Managing a property in Brooklyn Park means dealing with two very different seasonal demands — keeping grass healthy through the warm months and staying on top of snow and ice from November through March. A lot of property owners handle those two needs by hiring separate companies: one for lawn care in the spring and summer, another for plowing and salting when winter arrives. On paper, that approach seems straightforward. In practice, it creates friction that costs you time, money, and peace of mind across the entire year.

The Hidden Cost of Splitting the Work

When two different crews are responsible for your property at different points in the year, neither one has full context for what happened before they arrived. Your lawn contractor in April doesn't know how aggressively the snow crew plowed your edges in February. Your snow vendor in December doesn't understand that there's newly seeded turf along the south bed that shouldn't take heavy equipment pressure. That gap in shared knowledge is where damage happens — and where arguments about who caused it follow.

Brooklyn Park properties face a real seasonal stress cycle. Summer heat puts strain on grass that was already compacted by frozen ground and equipment weight. Salt runoff from winter treatment can linger in soil and affect turf recovery well into June. When one crew handles both seasons, they account for that cycle in how they plan their approach. When two separate vendors are involved, each one is only accountable for their slice of the calendar — and pointing fingers becomes the default when something goes wrong.

Accountability Without Gaps

One of the clearest advantages of working with a single vendor year-round is that accountability never transfers. If there's turf damage along your driveway edge in spring, you don't have to figure out whether it was caused by plow stakes, late-season ice melt, or aggressive edging. Your crew knows the property. They documented what was done in winter. They're the ones showing up to fix it in spring — and they have every reason to do it right because they'll be there in summer and fall too.

With two separate vendors, that accountability chain breaks. Each company has a natural incentive to attribute any problem to the other season's work. Unless you personally tracked every visit with photographs and notes, you're left negotiating between two parties who weren't present when the other was working. Most homeowners and property managers don't have time for that. The disputes either go unresolved or you absorb the cost yourself.

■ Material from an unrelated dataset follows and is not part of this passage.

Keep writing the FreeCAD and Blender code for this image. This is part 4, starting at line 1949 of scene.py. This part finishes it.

For anyone exploring annual maintenance options, the value of continuous vendor relationships becomes obvious once you've dealt with even one handoff dispute. A crew that works your property in every season brings operational memory that no contract clause can replicate.

Billing Accuracy and Administrative Simplicity

Running two vendor relationships also means managing two invoicing systems, two sets of service agreements, two contacts to reach when something needs attention, and two different billing cycles that rarely align. For residential property owners, that's an unnecessary layer of administrative overhead. For commercial property managers in Brooklyn Park overseeing multiple locations, that overhead multiplies fast.

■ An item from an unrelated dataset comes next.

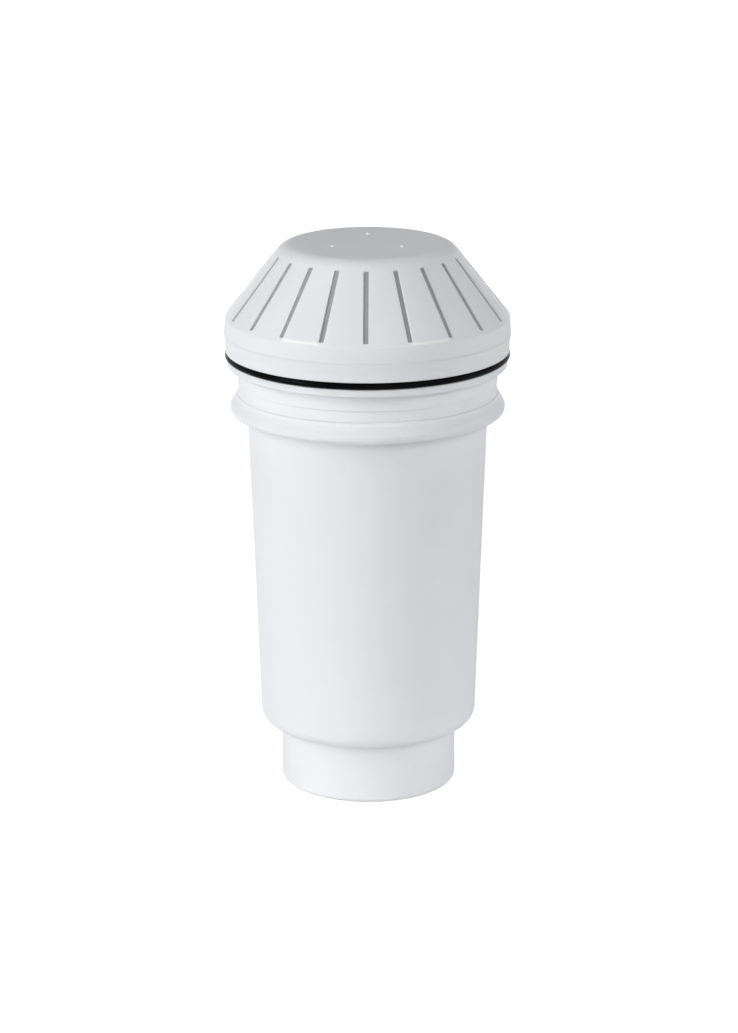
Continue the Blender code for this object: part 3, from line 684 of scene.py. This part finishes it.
def shade_between(
    material, source, output, low, high, shader, socket="Base Color", stops=(0.3, 0.7),
):
    """Runs a texture through a ramp between two colours, or two greys for a plain value."""
    ramp = add_node(material, "ShaderNodeValToRGB")
    for element, stop, value in zip(ramp.color_ramp.elements, stops, (low, high)):
        element.position = stop
        element.color = (*value, 1.0) if isinstance(value, tuple) else (value, value, value, 1.0)
    join(material, source, output, ramp, "Fac")
    join(material, ramp, "Color", shader, socket)
    return ramp


def bump(material, source, output, shader, distance):
    """Height from a texture into the shader's normal."""
    node = add_node(material, "ShaderNodeBump", Strength=1.0, Distance=distance)
    join(material, source, output, node, "Height")
    join(material, node, "Normal", shader, "Normal")


def paint_light(material, share, output, under, colour):
    """Paints light: mixes a lighter colour over another by a share from 0 to 1."""
    mix = add_node(material, "ShaderNodeMixRGB", Color2=(*colour, 1.0))
    join(material, share, output, mix, "Fac")
    join(material, under, "Color", mix, "Color1")
    return mix


def paint_light_band(material, under, rising, falling, colour):
    """Paints a band of light: mixes a lighter colour over another by height, its share growing
    between the two heights of rising and going again between the two of falling."""
    split = on_object(material, "ShaderNodeSeparateXYZ")
    share = add_node(material, "ShaderNodeMath", operation="MULTIPLY")
    for index, (none, whole) in enumerate((rising, reversed(falling))):
        ramp = add_node(
            material, "ShaderNodeMapRange", interpolation_type="SMOOTHSTEP",
            From_Min=none, From_Max=whole,
        )
        join(material, split, "Z", ramp, "Value")
        join(material, ramp, "Result", share, index)
    return paint_light(material, share, "Value", under, colour)


def white_moulding():
    """Satin white moulded plastic that lets a little light through, with a faint skin texture. Its
    colour has painted light: a painted glow low on the neck, and painted highlights on the flange's
    shoulder and on the raised panels' lower edges."""
    material, shader = start_material("white_plastic", (0.85, 0.86, 0.89), 0.38)
    shader.inputs["Subsurface Weight"].default_value = 0.25
    shader.inputs["Subsurface Radius"].default_value = (1.0, 0.95, 0.9)
    shader.inputs["Subsurface Scale"].default_value = 1.0 * MM
    shader.inputs["Specular IOR Level"].default_value = 0.08
    cloud = noise(material, 60.0, 3.0)
    plain = shade_between(material, cloud, "Fac", *PLASTIC_SHADES, shader)
    # Painted light: the neck is lighter low down, where light bounces onto it from the flange
    neck = paint_light_band(material, plain, NECK_PAINTED_LIGHT_FROM, NECK_PAINTED_LIGHT_TO, NECK_PAINTED_LIGHT)
    # Painted highlight along the flange's shoulder
    flange = paint_light_band(material, neck, FLANGE_PAINTED_HIGHLIGHT_FROM, FLANGE_PAINTED_HIGHLIGHT_TO, FLANGE_PAINTED_HIGHLIGHT)
    # Painted highlight on the raised panels' bevelled lower edges
    mark = add_node(material, "ShaderNodeAttribute", attribute_name="panel_edge_highlight")
    edges = paint_light(material, mark, "Fac", flange, PANEL_EDGE_PAINTED_HIGHLIGHT)
    join(material, edges, "Color", shader, "Base Color")
    skin = noise(material, 900.0, 2.0)
    shade_between(material, skin, "Fac", 0.46, 0.53, shader, "Roughness")
    bump(material, skin, "Fac", shader, 0.004 * MM)
    return material


def black_rubber():
    """Smooth black rubber with a slight bloom."""
    material, shader = start_material("black_rubber", (0.002, 0.002, 0.002), 0.3)
    shader.inputs["Specular IOR Level"].default_value = 0.03
    bloom = noise(material, 400.0, 4.0)
    shade_between(
        material, bloom, "Fac", (0.0006, 0.0006, 0.0006), (0.0018, 0.0018, 0.0018), shader)
    bump(material, bloom, "Fac", shader, 0.01 * MM)
    return material


def screen_cloth():
    """Fine woven mesh: two sets of threads at right angles. Its dark grey is painted shade, well
    below its pale base colour, so that the cap's slots read as shaded.
    """
    material, shader = start_material("screen_cloth", (0.78, 0.79, 0.8), 0.7)
    weave = add_node(material, "ShaderNodeMath", operation="MAXIMUM")
    for index, direction in enumerate(("X", "Y")):
        threads = on_object(
            material, "ShaderNodeTexWave", Scale=800.0, bands_direction=direction)
        join(material, threads, "Fac", weave, index)
    # Painted shade: the threads are dark grey so that the slots in front of them read as shaded
    shade_between(
        material, weave, "Value", (0.27, 0.27, 0.268), (0.42, 0.42, 0.418), shader,
        stops=(0.3, 0.8),
    )
    bump(material, weave, "Value", shader, 0.08 * MM)
    return material


def fibre_felt():
    """White nonwoven fibre."""
    material, shader = start_material("nonwoven_felt", (0.8, 0.8, 0.78), 0.95)
    fibres = noise(material, 1200.0, 6.0, 0.7)
    fibres.inputs["Distortion"].default_value = 1.5
    shade_between(material, fibres, "Fac", (0.68, 0.68, 0.66), (0.86, 0.86, 0.84), shader)
    bump(material, fibres, "Fac", shader, 0.12 * MM)
    return material


def grained(name, colour, roughness, scale, near, far, depth):
    """A material of packed grains: colour and height follow the distance to a grain's middle."""
    material, shader = start_material(name, colour, roughness)
    grains = on_object(material, "ShaderNodeTexVoronoi", Scale=scale)
    shade_between(material, grains, "Distance", near, far, shader)
    bump(material, grains, "Distance", shader, depth)
    return material


def pressed_carbon():
    """Black carbon granules pressed into a block."""
    return grained(
        "pressed_carbon", (0.02, 0.02, 0.022), 0.9, 1400.0,
        (0.03, 0.03, 0.032), (0.008, 0.008, 0.009), 0.15 * MM,
    )


def open_foam():
    """Open-cell foam."""
    return grained(
        "open_foam", (0.75, 0.75, 0.72), 0.95, 1100.0,
        (0.4, 0.4, 0.38), (0.82, 0.82, 0.79), 0.3 * MM,
    )


def resin_beads():
    """Amber resin beads about half a millimetre across."""
    return grained(
        "softening_resin", (0.62, 0.38, 0.16), 0.4, 1900.0,
        (0.72, 0.46, 0.2), (0.28, 0.15, 0.05), 0.25 * MM,
    )


def dress_inside(white, rubber, cloth):
    """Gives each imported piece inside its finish."""
    finishes = {
        pressed_carbon(): ["carbon_block"],
        fibre_felt(): ["block_wrap", "upper_felt", "lower_felt"],
        open_foam(): ["foam_pad"],
        resin_beads(): ["resin_bed"],
        cloth: ["inlet_screen", "outlet_screen"],
        white: ["screen_frame", "top_end_cap", "bottom_end_cap"],
        rubber: ["seat_gasket"],
    }
    for material, names in finishes.items():
        for name in names:
            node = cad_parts[name]
            node.data.materials.clear()
            node.data.materials.append(material)


def seen_share(owner):
    """A node whose value is 1 where the camera sees something, straight or in a gloss or through
    glass, and otherwise 0."""
    path = add_node(owner, "ShaderNodeLightPath")
    glossy = add_node(owner, "ShaderNodeMath", operation="MAXIMUM")
    join(owner, path, "Is Camera Ray", glossy, 0)
    join(owner, path, "Is Glossy Ray", glossy, 1)
    seen = add_node(owner, "ShaderNodeMath", operation="MAXIMUM")
    join(owner, glossy, "Value", seen, 0)
    join(owner, path, "Is Transmission Ray", seen, 1)
    return seen


def make_floor():
    """A plain white floor that keeps the object's shadow: matt paint, plus a plain glow that only
    the camera and reflections see, so that the unshaded floor reads as white."""
    mesh = bpy.data.meshes.new("studio_floor")
    signs = ((-1, -1), (1, -1), (1, 1), (-1, 1))
    corners = [(x * FLOOR_REACH, y * FLOOR_REACH, FLOOR_LEVEL) for x, y in signs]
    mesh.from_pydata(corners, [], [(0, 1, 2, 3)])
    material = bpy.data.materials.new("studio_floor")
    material.use_nodes = True
    material.node_tree.nodes.clear()
    distance = on_object(material, "ShaderNodeVectorMath", operation="LENGTH")
    growth = add_node(
        material, "ShaderNodeMapRange", interpolation_type="SMOOTHSTEP",
        From_Min=GLOW_FROM, From_Max=GLOW_TO, To_Min=GLOW_LOW, To_Max=1.0,
    )
    join(material, distance, "Value", growth, "Value")
    strength = add_node(material, "ShaderNodeMath", operation="MULTIPLY")
    join(material, seen_share(material), "Value", strength, 0)
    join(material, growth, "Result", strength, 1)
    paint = add_node(
        material, "ShaderNodeBsdfDiffuse", Color=(FLOOR_PAINT, FLOOR_PAINT, FLOOR_PAINT, 1.0))
    glow = add_node(material, "ShaderNodeEmission")
    join(material, strength, "Value", glow, "Strength")
    both = add_node(material, "ShaderNodeAddShader")
    join(material, paint, "BSDF", both, 0)
    join(material, glow, "Emission", both, 1)
    output = add_node(material, "ShaderNodeOutputMaterial")
    join(material, both, "Shader", output, "Surface")
    mesh.materials.append(material)
    floor = bpy.data.objects.new("studio_floor", mesh)
    bpy.context.scene.collection.objects.link(floor)


def light_world():
    """Plain white where the camera sees past the floor, and no light on the object."""
    world = bpy.data.worlds.new("studio")
    bpy.context.scene.world = world
    world.use_nodes = True
    world.node_tree.nodes.clear()
    background = add_node(world, "ShaderNodeBackground")
    join(world, seen_share(world), "Value", background, "Strength")
    output = add_node(world, "ShaderNodeOutputWorld")
    join(world, background, "Background", output, "Surface")


def soft_box(name, azimuth, elevation, width, height, power, aim=MIDDLE_HEIGHT, spread=180):
    """A rectangular lamp that faces the cartridge's axis at the height aim. A spread under 180
    degrees stands for a grid on its front, which keeps its light near that direction."""
    lamp = bpy.data.lights.new(name, "AREA")
    lamp.shape = "RECTANGLE"
    lamp.size = width
    lamp.size_y = height
    lamp.energy = power
    lamp.spread = math.radians(spread)
    box = bpy.data.objects.new(name, lamp)
    bpy.context.scene.collection.objects.link(box)
    turn, rise = math.radians(azimuth), math.radians(elevation)
    away = Vector((
        math.sin(turn) * math.cos(rise), -math.cos(turn) * math.cos(rise), math.sin(rise)))
    box.location = Vector((0, 0, MIDDLE_HEIGHT)) + away * LAMP_DISTANCE
    box.rotation_mode = "QUATERNION"
    box.rotation_quaternion = (box.location - Vector((0, 0, aim))).to_track_quat("Z", "Y")


def place_lamps():
    """The soft boxes round the cartridge, and the lamps that light the table."""
    for name, azimuth, elevation, width, height, power in SOFT_BOXES:
        soft_box(name, azimuth, elevation, width, height, power)
    for name, azimuth, power in TABLE_LAMPS:
        soft_box(
            name, azimuth, TABLE_ELEVATION, TABLE_LAMP_SIZE, TABLE_LAMP_SIZE, power,
            TABLE_AIM, TABLE_SPREAD,
        )


def place_camera():
    """The photograph's view: 0.96 m from the cartridge, looking 16 degrees down with a long lens."""
    azimuth = math.radians(0.7)
    distance, height = 0.9004, 0.3283
    pitch, roll = math.radians(16.137), math.radians(0.14)
    aside = math.radians(0.0165)
    data = bpy.data.cameras.new("camera")
    data.lens = 131.58
    data.sensor_width = 36.0
    data.clip_start = 0.01
    data.clip_end = 50.0
    camera = bpy.data.objects.new("camera", data)
    bpy.context.scene.collection.objects.link(camera)
    place = Matrix.Translation(
        (distance * math.sin(azimuth), -distance * math.cos(azimuth), height))
    turn = Matrix.Rotation(azimuth - aside, 4, "Z")
    down = Matrix.Rotation(math.pi / 2 - pitch, 4, "X")
    tilt = Matrix.Rotation(-roll, 4, "Z")
    camera.matrix_world = place @ turn @ down @ tilt
    bpy.context.scene.camera = camera


def main():
    place_camera()
    white, rubber, cloth = white_moulding(), black_rubber(), screen_cloth()
    add_piece("housing_moulding", housing_surface(), white, ["housing"])
    cap = add_piece("cap_moulding", cap_surface(), white, ["cap"])
    # Marks where the raised panels' lower edges get their painted highlight
    mark_panel_edge_highlights(cap)
    add_piece("sealing_ring", ring_surface(), rubber, ["o_ring"])
    add_piece("cap_lining_mesh", lining_surface(), cloth, ["cap_lining"])
    dress_inside(white, rubber, cloth)
    make_floor()
    light_world()
    place_lamps()
    bpy.context.scene.view_settings.view_transform = "Standard"


main()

Single-vendor billing gives you one record that covers the full year. You can see what was performed, when, and at what cost — across all seasons in one place. Disputes about whether a service was completed are easier to resolve because the history lives in one account. When conditions in Brooklyn Park shift unexpectedly, like an early October frost or a late May snowfall, communication with one familiar crew is faster and more effective than coordinating between two companies that don't talk to each other.

Seasonal Transitions Are Where Things Break Down

The switch between lawn season and snow season — typically October into November in this part of Minnesota — is the highest-risk window for property damage and service gaps. Equipment is being staged, routes are being finalized, and stakes or markers need to go in before the ground freezes. If your snow contractor has never worked your property before, they're making judgment calls about where to push snow, where to pile it, and how close to get to landscape beds without the benefit of knowing what's underneath.

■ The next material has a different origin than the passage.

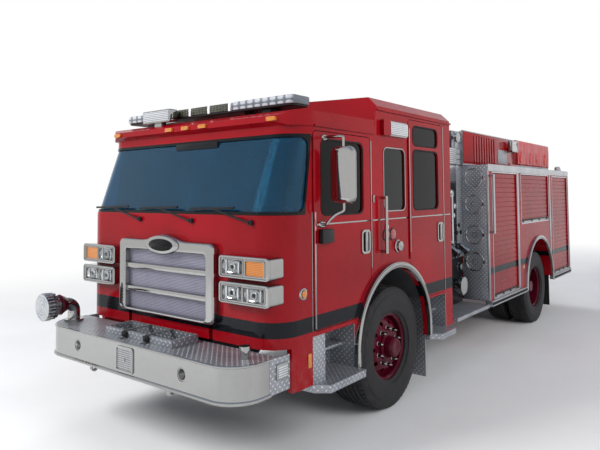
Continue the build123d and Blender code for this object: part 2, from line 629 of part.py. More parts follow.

A crew that handled your lawn all summer knows exactly where the irrigation heads are, where the drainage low points sit, and which areas of the yard are still soft from fall aeration. That knowledge shapes how they approach winter service. The spring transition works the same way in reverse — crews that cleared snow all winter understand exactly what stress the turf absorbed and can plan first mowings and treatments accordingly.

Reading our year round property care plan guide gives you a clearer picture of how that seasonal continuity gets structured in practice — and why the sequence of services matters as much as the individual services themselves.

Local Conditions Make Continuity More Important

Brooklyn Park sits in the northwest metro, where winter comes early and stays late. Properties here typically see hard freezes by late October and don't fully thaw until April. That extended cold season means turf has a short window to establish and recover before it's under stress again. Any lost time from poor spring planning or late-season lawn damage cuts directly into the grass's ability to strengthen root systems before the next winter cycle begins.

Contractors who work Brooklyn Park properties year after year build a working knowledge of the neighborhood-level conditions — which streets see heavier street salt runoff, which yards have drainage patterns that affect how quickly snow melts and where water pools in spring. That accumulated local knowledge isn't something you can onboard a new seasonal vendor into every year. It builds over time through consistent presence on the property.

What to Actually Compare When Evaluating Vendors

When you're deciding between a multi-vendor setup and a single-crew relationship, the comparison isn't just price per service. Consider whether each vendor has genuine experience maintaining Brooklyn Park properties across both seasons. Ask how they handle damage claims that arise during seasonal transitions. Find out whether they use the same crew members on your property consistently, or rotate anonymous laborers with no continuity visit to visit.

The right single-vendor arrangement isn't always the cheapest option in the short term. But when you factor in the time spent managing separate relationships, the risk exposure during seasonal handoffs, and the value of working with someone who knows your specific property, the math typically favors keeping it under one roof.